I’ve been asked to say why I think that this gene model looks wrong.
Firstly, the mRNA AF164113 has been submitted to two journals, but was never accepted. This is grounds to be very suspicious of the mRNA sequence to the extent that I do not trust it at all. This caused me to re-evaluate the gene model.
The BLAT_EST_BEST and BLAT_Caen_EST_BEST alignment data are sparse and so not at all conclusive, but there is no alignment to join the first three exons to the rest of the gene model.
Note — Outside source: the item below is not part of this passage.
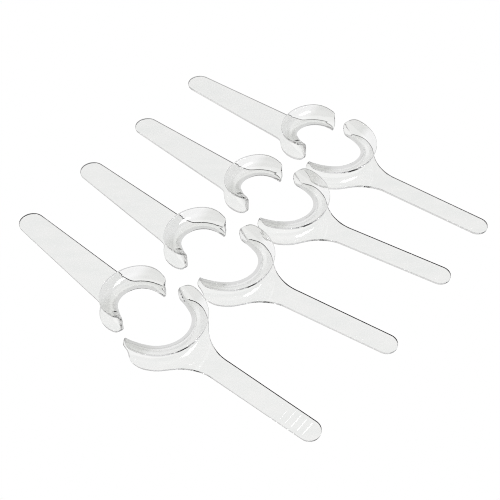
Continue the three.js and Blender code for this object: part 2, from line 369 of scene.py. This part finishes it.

The BLAT_NEMATODE data is similarly inconclusive, but there is again no overlap in alignments between the first three exons and the rest of the gene model.
The C. briggsae protein homology has an alignment at the initial three exons to BP:CBP19572 (CDS CBG19351) - this aligns the full length of the protein (198 aa). The rest of F58E6.1b aligns to the briggsae protein BP:CBP04512 (CDS CBG19363) - again this matches over the full extent of BP:CBP04512. The briggsae CDS CBG19351 is on contig cb25.fpc4126. The briggsae CDS CBG19363 is also on contig cb25.fpc4126, but is 40Kb upstream on the opposite strand: they are very definitely different gene in briggsae (assuming the briggsae assembly is correct). In C. remanei - the two matching proteins BP:CBP04512 (at the 5’ end) and RP:RP20407 (at the rest of the gene) are different genes (CDS cr01.sctg34.wum.21.1 on Crem_Contig34 and CDS cr01.sctg34.wum.22.1 on Crem_Contig34) but here the two gene are next to each other (with what looks like a small pseudogene between them). It is conceivable that these two remanei genes could be merged, but I think they are distinct. What do you think?
Excluding the mRNA data, all of the alignment data indicates that the third of the exons should be extended in line with the genefinder prediction F58E6.gc2 and should be split off to form a separate gene.
A Blast search of the protein product of F58E6.1b against the NCBI protein nr database shows (apart from self-matches and a match to the mRNA) a marked dichotomy between matches to a set of proteins with ring-finger domains at the start of the protein and matches to a set of signal transducer proteins towards the end.